There’s rising homelessness due in part to not enough accommodation that comes with additional care, support, or supervision services to help residents live independently.
Local authorities have cut funding for supported housing repeatedly – even while the cost of housing has been rising.
It's remarkably rare for the Care Quality Commission (CQC) to actually force housing providers to shut down as a result of poor quality of care. It's equally extraordinary if the CQC or a local authority shuts down a supported-housing provider for financial reasons.
Simply put: local authorities have an urgent need for them.
And yet these are unusual times. Many providers have by themselves been closing down some of their own schemes, and they intend to close down more throughout this year.
The type of urgent, emergency funding that the industry said it needed last year did not come with the Chancellor's Autumn Budget. A survey by the National Housing Federation had found that, without it, 56% of providers would need to close down some of their housing schemes.
22% even said they might have to shut all their schemes down. They have nearly 40,000 homes between them out of about 600,000 total supported-housing units in the UK.
How that bad news has impacted Housemartin lenders directly so far
Nacro, one of Housemartin's providers, closed down three supported-housing schemes due to financial pressures on the two local authorities that were funding them.
That left four Housemartin properties untenanted for a little while, although this resulted in just some loss of interest for lenders.
Furthermore, Housemartin had just approved its first deal and had a property lease signed with a new supported-housing provider – when that provider went bust.
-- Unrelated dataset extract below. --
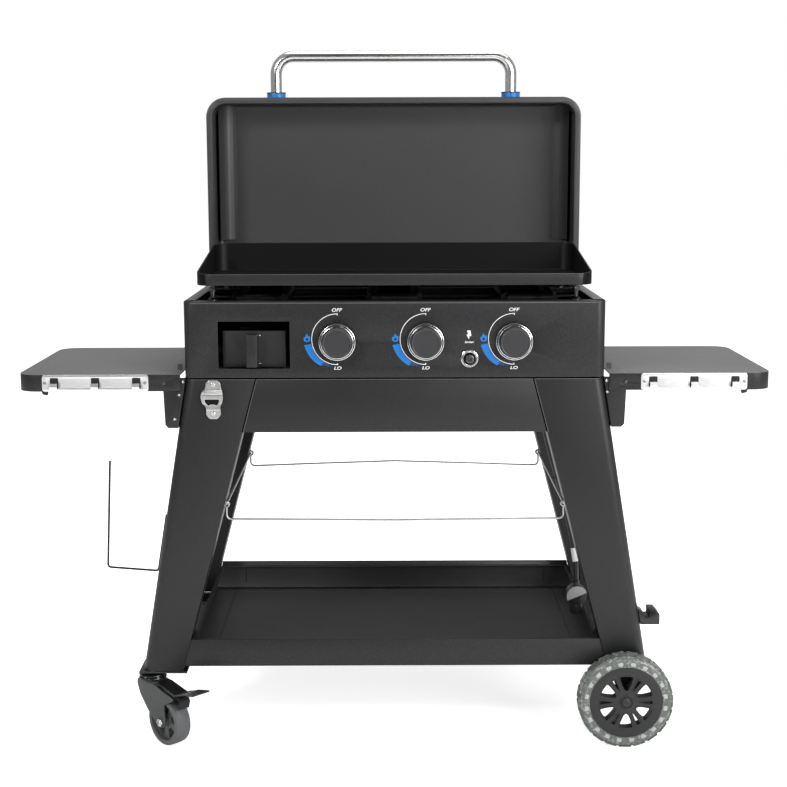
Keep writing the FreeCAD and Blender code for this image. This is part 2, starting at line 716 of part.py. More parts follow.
# Lid: a hollow shell drawn open, with an outward hem round its rim, hinged on pins at the sides
heel = pivot_z - S.lid_heel
lid_outline = [(-half_lid, heel), (half_lid, heel), (half_lid, lid_top), (-half_lid, lid_top)]
lid = plate("lid_body", "XZ", rim_y, S.lid_depth, lid_outline)
middle_y = rim_y + S.lid_depth / 2
add_fillet(lid, S.lid_corner, [(half_lid * s, middle_y, lid_top) for s in (-1, 1)])
lid_middle = (heel + lid_top) / 2
add_fillet(lid, S.lid_bend, [(half_lid, lid_back, lid_middle)])
add_thickness(lid, S.sheet, (0, rim_y, lid_middle))
hem_low = pivot_z
hem_x = half_lid + S.lid_hem
hem_top = lid_top + S.lid_hem
arc_x = half_lid - S.lid_corner
arc_z = lid_top - S.lid_corner
arc_radius = S.lid_corner - S.sheet / 2
turn_points = []
for degrees in (0, 30, 60, 90):
    angle = math.radians(degrees)
    turn_points.append((arc_x + arc_radius * math.cos(angle), arc_z + arc_radius * math.sin(angle)))
hem = [(hem_x, hem_low), (half_lid - S.sheet / 2, hem_low)] + turn_points
hem += [(-x, z) for x, z in reversed(turn_points)]
hem += [(-(half_lid - S.sheet / 2), hem_low), (-hem_x, hem_low), (-hem_x, hem_top), (hem_x, hem_top)]
add_pad(lid, "XZ", rim_y, S.sheet, hem)
add_fillet(lid, S.lid_corner + S.lid_hem, [(hem_x * s, rim_y + S.sheet / 2, hem_top) for s in (-1, 1)])
mouth_half = half_lid - S.sheet
vent_y = pivot_y + S.vent_gap
vent = [
    (-mouth_half, rim_y - S.sheet), (mouth_half, rim_y - S.sheet), (mouth_half, vent_y), (-mouth_half, vent_y),
]
add_pocket(lid, "XY", heel - S.sheet, S.sheet * 3, vent)
corner_cut = [
    (rim_y - S.sheet, pivot_z - S.lid_notch), (rim_y - S.sheet, heel - S.sheet),
    (pivot_y - S.lid_heel / 2, heel - S.sheet), (pivot_y - S.lid_heel / 2, heel),
    (rim_y, pivot_z - S.lid_notch),
]
add_pocket(lid, "YZ", -(hem_x + S.sheet), (hem_x + S.sheet) * 2, corner_cut)
add_pocket(lid, "YZ", -(hem_x + S.sheet), (hem_x + S.sheet) * 2,
           ("circle", pivot_y, pivot_z, S.pin_radius + S.pin_play))
keep("lid_shell", lid)

# Handle on two spacers on top of the open lid
handle_y = rim_y + S.handle_set_back
spacer_low = lid_top + S.clearance
spacer_top = spacer_low + S.spacer_height
spacers = [
    rod("handle_spacer", S.spacer_radius, S.handle_across * s, handle_y, spacer_low, "Z", S.spacer_height)
    for s in (-1, 1)
]
keep("handle_spacers", group("handle_spacers_group", spacers))
post_low = spacer_top + S.clearance
handle_z = lid_top + S.handle_rise
handle_path = [
    (-S.handle_across, handle_y, post_low), (-S.handle_across, handle_y, handle_z),
    (S.handle_across, handle_y, handle_z), (S.handle_across, handle_y, post_low),
]
handle_bore = S.handle_radius - S.handle_wall
handle, _ = tube("lid_handle_tube", handle_path, S.handle_radius, S.handle_bend, handle_bore)
keep("lid_handle", handle)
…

This left lenders hanging until Housemartin could find people to fill the six two-bedroom flats in that property. In the long run, lenders shouldn't feel that temporary problem too much in their wallets.
Now for the good news
Clearly, the pressure is not good for providers in this sector. But some are in much better condition than others.
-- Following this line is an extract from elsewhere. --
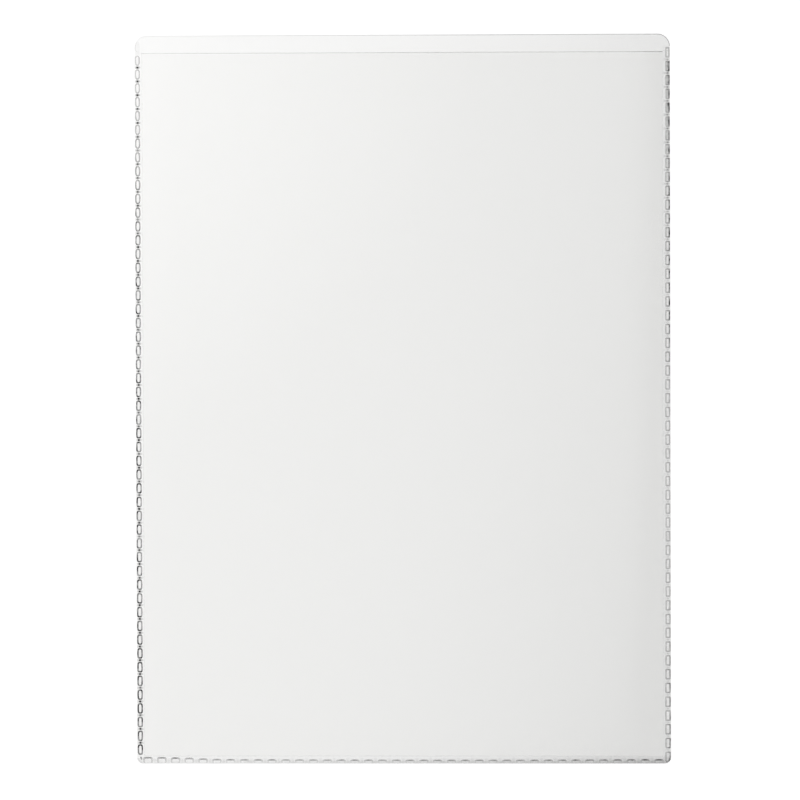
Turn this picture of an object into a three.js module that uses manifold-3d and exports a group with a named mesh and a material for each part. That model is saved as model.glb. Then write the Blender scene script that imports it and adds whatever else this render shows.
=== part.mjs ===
// Clear document sleeve: two plastic films laid one on the other and welded along the
// left, bottom and right edges with a chain of small embossed links. The top is open,
// and the back film stands above the front film there as a lip.
//
// Millimetres. The sleeve lies flat with +X across it, +Y towards the open mouth and
// +Z up through the front film. The origin is the middle of its underside.

import * as THREE from 'three';
import { mergeVertices } from 'three/addons/utils/BufferGeometryUtils.js';
import Module from 'manifold-3d';

const wasm = await Module();
wasm.setup();

// Outline of the sleeve
const sleeveWidth = 160;
const sleeveHeight = 218;
const lipHeight = 5.2;
const topCornerRadius = 3.75;
const bottomCornerRadius = 1.9;
const cornerSteps = 8;

// Thickness of each film, and the pocket between them
const backFilm = 0.2;
const frontFilm = 0.2;
const pocketGap = 0.3;

// The weld is a pressed band round three edges, with a chain of dished links left
// standing in it
const weldBand = 2.2;
const pressDepth = 0.1;
const filmSlope = 1.3;
const linkLength = 2.85;
const linkWidth = 1.5;
const linkGap = 1.3;
const linkTaper = 0.5;
const linkDraft = 0.15;
const linkRim = 0.4;
const dishDepth = 0.06;
const neckWidth = 0.5;

// How far the middle of each chain lies in from the cut edge
const leftChainInset = 1.02;
const rightChainInset = 0.86;
const bottomChainInset = 0.9;

// Where the chains end: past the mouth, and from the bottom, left and right edges
const leftChainOverLip = 3.5;
const rightChainOverLip = 1.27;
const leftChainFoot = 2.6;
const rightChainFoot = 0.35;
const bottomChainFromLeft = 1.75;
const bottomChainFromRight = 2.1;

const left = -sleeveWidth / 2;
const right = sleeveWidth / 2;
const bottom = -sleeveHeight / 2;
const top = sleeveHeight / 2;
const mouth = top - lipHeight;

const pocketFloor = backFilm;
const pocketRoof = backFilm + pocketGap;
const landThickness = frontFilm - pressDepth;
const landTop = pocketRoof + landThickness;
const frontFace = pocketRoof + frontFilm;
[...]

Looking at the 2025 accounts for the biggest four providers that partner with Housemartin for supported housing, I continue to find that three of them are remarkably stable. Indeed, they are a mirror image of the struggle to keep schemes open elsewhere.
The fourth has been having a relatively rough time, but it has a long runway to make a course correction.
Here are more details on each of them:
Golden Lane Housing
Golden Lane Housing is by far Housemartin’s biggest partner both currently and historically.
There are 29 outstanding Golden Lane Housing loans, each against a single property, totalling more than £10 million. These are currently paying an average 7% to lenders.
Golden Lane Housing plans to continue to grow its portfolio to 3,000 units, despite focusing on the type of client that is supposed to be hardest to get government funding for at present: people with learning disabilities and autism. A survey of its clients finds that 79% are happy overall with Golden Lane Housing.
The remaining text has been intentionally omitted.